--- begin Provided records ---

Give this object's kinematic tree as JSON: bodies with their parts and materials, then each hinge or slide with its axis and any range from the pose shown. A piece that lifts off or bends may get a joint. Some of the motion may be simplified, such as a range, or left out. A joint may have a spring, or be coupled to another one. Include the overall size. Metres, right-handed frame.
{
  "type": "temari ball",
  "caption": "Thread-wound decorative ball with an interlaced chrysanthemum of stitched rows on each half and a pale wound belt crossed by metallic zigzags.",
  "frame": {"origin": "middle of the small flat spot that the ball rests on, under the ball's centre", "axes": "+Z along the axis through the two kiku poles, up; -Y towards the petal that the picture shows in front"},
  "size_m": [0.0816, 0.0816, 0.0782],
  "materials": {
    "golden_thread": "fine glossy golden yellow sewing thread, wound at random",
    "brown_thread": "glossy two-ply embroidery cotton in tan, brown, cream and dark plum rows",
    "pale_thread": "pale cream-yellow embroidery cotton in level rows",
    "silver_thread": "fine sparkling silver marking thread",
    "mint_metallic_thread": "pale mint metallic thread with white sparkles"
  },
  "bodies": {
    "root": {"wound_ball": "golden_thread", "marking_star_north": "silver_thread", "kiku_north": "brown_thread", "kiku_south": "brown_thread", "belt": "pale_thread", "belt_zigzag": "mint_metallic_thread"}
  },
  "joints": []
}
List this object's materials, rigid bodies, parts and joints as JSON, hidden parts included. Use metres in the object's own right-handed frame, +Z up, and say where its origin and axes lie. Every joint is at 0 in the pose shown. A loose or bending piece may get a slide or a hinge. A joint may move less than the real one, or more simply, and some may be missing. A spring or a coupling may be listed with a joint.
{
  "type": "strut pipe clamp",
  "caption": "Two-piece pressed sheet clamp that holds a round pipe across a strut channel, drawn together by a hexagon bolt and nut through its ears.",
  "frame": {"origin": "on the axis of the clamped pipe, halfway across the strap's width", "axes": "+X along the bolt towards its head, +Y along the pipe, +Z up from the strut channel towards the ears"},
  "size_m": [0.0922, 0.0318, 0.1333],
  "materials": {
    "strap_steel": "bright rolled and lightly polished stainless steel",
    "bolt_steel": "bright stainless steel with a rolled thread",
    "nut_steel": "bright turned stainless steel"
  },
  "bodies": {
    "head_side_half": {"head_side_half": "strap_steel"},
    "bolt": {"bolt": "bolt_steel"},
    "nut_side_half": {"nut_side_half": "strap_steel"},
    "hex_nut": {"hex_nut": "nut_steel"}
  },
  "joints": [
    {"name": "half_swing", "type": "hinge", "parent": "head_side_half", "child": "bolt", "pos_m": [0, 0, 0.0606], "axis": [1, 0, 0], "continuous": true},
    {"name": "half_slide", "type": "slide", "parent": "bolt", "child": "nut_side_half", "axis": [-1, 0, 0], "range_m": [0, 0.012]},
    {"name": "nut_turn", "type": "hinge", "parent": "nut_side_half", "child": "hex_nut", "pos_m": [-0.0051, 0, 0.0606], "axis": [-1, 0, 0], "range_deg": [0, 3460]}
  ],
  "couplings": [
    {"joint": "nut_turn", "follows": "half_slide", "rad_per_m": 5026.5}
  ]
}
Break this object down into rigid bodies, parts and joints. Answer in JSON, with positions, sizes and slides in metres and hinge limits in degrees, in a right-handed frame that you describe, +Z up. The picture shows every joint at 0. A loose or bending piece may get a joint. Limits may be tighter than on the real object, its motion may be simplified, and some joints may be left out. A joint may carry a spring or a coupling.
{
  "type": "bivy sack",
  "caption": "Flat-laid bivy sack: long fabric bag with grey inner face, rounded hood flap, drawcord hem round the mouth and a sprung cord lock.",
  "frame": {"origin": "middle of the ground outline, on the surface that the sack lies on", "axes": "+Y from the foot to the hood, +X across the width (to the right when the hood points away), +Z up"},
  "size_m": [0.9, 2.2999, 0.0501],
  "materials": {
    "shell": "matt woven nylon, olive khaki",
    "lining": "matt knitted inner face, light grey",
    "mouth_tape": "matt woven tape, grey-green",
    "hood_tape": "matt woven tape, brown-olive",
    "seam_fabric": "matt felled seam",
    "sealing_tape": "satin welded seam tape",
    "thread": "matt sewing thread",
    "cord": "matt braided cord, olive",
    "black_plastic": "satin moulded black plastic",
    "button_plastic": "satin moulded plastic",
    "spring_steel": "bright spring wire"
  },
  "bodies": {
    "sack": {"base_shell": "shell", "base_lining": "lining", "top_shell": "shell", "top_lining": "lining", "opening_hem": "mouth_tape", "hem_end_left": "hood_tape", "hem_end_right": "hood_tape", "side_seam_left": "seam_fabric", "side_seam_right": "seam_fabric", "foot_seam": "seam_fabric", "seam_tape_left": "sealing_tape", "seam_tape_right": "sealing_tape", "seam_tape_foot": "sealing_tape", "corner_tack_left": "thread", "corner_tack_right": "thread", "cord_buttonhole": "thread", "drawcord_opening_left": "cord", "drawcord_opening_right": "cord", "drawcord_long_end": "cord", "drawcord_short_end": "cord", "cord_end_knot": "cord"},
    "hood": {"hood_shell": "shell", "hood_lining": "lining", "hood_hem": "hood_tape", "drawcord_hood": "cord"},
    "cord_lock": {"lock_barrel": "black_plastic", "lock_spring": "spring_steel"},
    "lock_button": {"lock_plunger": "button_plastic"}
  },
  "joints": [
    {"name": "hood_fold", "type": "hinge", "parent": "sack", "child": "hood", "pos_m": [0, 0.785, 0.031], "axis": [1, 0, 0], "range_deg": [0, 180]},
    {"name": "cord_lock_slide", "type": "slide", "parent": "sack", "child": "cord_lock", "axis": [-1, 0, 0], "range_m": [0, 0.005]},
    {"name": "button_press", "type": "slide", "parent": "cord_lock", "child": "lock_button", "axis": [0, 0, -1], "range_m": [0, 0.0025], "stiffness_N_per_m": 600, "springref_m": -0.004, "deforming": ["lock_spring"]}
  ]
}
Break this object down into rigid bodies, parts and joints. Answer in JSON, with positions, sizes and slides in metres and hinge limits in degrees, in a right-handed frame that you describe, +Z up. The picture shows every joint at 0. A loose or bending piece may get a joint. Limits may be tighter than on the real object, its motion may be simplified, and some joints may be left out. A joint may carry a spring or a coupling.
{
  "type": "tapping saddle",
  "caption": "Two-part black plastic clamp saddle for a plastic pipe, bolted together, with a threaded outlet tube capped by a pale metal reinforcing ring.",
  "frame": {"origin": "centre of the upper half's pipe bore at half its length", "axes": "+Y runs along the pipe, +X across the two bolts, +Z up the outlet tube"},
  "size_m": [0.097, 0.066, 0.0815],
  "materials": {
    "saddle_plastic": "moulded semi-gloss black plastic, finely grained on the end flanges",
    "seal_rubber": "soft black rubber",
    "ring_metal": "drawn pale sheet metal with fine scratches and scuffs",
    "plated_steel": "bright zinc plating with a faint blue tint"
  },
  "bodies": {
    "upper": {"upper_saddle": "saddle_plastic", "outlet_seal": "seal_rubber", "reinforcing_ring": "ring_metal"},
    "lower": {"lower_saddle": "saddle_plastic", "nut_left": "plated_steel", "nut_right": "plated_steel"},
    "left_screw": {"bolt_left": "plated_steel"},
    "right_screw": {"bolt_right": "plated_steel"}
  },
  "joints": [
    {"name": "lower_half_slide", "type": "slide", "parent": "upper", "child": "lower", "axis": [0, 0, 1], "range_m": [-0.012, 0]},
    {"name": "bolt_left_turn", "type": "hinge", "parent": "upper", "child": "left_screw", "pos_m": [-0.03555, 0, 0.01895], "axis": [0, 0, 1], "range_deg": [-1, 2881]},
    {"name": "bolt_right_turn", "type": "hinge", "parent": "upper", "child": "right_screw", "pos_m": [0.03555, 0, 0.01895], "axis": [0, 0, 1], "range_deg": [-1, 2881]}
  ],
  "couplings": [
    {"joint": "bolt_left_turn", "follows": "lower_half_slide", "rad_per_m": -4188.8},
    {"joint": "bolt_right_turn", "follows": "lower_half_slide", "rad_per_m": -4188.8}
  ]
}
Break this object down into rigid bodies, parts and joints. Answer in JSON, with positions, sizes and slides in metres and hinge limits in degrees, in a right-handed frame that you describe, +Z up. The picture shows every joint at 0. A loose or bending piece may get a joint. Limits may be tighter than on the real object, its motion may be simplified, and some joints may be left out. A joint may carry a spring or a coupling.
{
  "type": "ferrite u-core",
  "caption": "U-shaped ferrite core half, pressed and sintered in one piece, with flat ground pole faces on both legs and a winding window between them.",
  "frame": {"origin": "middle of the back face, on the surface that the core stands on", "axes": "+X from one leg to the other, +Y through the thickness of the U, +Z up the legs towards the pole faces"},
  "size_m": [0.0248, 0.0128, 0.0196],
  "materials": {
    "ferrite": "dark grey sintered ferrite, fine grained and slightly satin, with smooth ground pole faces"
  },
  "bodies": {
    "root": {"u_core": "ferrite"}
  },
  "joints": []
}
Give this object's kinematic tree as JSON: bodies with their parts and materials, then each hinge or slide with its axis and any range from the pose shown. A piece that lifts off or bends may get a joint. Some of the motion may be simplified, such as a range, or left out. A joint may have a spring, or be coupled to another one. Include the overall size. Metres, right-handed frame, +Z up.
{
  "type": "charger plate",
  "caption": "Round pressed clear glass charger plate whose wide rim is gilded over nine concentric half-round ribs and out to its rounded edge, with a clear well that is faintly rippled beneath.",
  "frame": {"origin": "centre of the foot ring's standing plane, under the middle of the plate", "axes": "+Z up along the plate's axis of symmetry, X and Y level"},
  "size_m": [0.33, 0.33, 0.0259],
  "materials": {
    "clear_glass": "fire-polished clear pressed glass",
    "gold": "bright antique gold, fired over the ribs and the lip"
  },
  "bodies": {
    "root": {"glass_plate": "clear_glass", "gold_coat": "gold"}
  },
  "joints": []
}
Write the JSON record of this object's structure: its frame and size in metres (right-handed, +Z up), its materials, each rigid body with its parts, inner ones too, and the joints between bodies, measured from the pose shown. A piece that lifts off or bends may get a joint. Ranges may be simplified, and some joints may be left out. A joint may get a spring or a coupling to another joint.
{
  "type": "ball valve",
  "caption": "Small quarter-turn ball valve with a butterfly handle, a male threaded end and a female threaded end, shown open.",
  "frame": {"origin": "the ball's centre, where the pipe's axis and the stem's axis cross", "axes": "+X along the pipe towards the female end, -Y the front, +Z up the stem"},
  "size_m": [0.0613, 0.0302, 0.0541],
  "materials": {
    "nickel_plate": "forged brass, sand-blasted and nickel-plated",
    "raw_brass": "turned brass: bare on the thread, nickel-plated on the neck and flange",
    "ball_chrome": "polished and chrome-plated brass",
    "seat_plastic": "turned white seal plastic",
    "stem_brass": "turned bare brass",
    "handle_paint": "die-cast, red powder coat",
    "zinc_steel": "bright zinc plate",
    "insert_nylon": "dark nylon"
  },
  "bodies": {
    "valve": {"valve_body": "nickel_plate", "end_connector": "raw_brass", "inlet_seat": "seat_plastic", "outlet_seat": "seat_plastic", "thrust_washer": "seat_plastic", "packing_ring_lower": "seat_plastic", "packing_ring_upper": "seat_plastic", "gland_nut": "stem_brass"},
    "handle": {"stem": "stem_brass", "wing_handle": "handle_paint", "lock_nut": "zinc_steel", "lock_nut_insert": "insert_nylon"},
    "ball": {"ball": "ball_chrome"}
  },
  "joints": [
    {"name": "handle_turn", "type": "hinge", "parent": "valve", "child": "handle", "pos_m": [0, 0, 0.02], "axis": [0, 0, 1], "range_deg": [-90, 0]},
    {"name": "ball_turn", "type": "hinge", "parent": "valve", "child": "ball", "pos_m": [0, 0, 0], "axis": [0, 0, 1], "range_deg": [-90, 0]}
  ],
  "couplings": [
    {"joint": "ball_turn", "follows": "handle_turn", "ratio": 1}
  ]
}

--- end Provided records ---

Task brief:
Above are the records. Copy every line in them holding "tree".

The answer:
Give this object's kinematic tree as JSON: bodies with their parts and materials, then each hinge or slide with its axis and any range from the pose shown. A piece that lifts off or bends may get a joint. Some of the motion may be simplified, such as a range, or left out. A joint may have a spring, or be coupled to another one. Include the overall size. Metres, right-handed frame.
Give this object's kinematic tree as JSON: bodies with their parts and materials, then each hinge or slide with its axis and any range from the pose shown. A piece that lifts off or bends may get a joint. Some of the motion may be simplified, such as a range, or left out. A joint may have a spring, or be coupled to another one. Include the overall size. Metres, right-handed frame, +Z up.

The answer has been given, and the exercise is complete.